At first we started in an upstairs room across the street from the La Fonda. Then we moved into what would become the cook’s apartment [now a storage area in the basement of Peterson Student Center], downstairs under what would be the library [now the Bookstore]. One of my fondest memories was our opening ceremonies. Mr. Meem took me into the dining room and turned on the [Alexander Girard designed] chandelier, a beautiful thing like a Swedish Christmas tree. He looked as happy as a little boy with a new toy. He was an endearing man. They were painting Mr. Girard’s symbols on the wall outside the library. Mrs. Girard was head of the Library Committee and was an elegant-looking and sweet-natured woman whom I liked very much.

I recall that the dining hall had a rule about wearing a necktie, so one student came in wearing his tie around his leg. There were some delightful students.

Another memory is our going for quite a few days to the home of someone (who shall remain nameless) who had bequeathed his library to St. John’s. We cataloged the books, each on a separate slip of paper. It was an impressive library—and we also found a few pornographic books!

Another happy memory is the films shown upstairs [in the Great Hall] periodically. There I first saw Carl Dreyer’s Passion of Joan of Arc, a silent film so taut that sound would have broken the intense mood. Later I saw it in Los Angeles at the Shriners’ Auditorium with orchestral accompaniment, and it was not nearly as effective as when silent.

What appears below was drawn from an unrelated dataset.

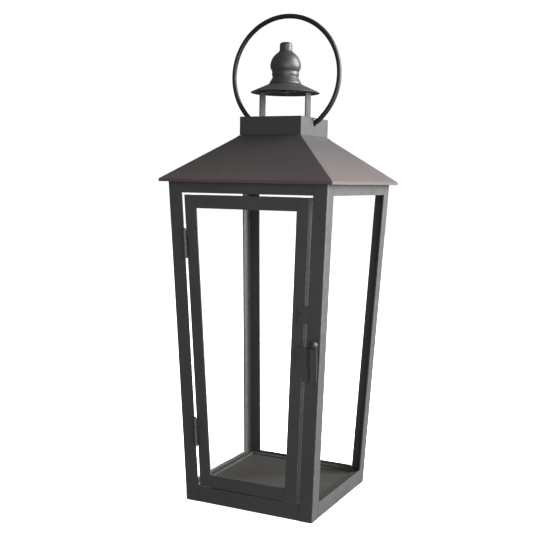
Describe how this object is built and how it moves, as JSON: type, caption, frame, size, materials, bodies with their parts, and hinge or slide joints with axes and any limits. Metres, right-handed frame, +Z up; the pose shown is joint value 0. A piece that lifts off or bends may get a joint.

Also, I had the privilege of taking a couple of seminars from Dean Kramer, and discovered how cheated I had been that the classics had not been part of my required curriculum. I had graduated with highest honors from UNM, then earned a Master’s at Harvard. I now have six degrees and know I am not educated by my standards because the classics were not there, and they are not only the foundations, but also the best thinking.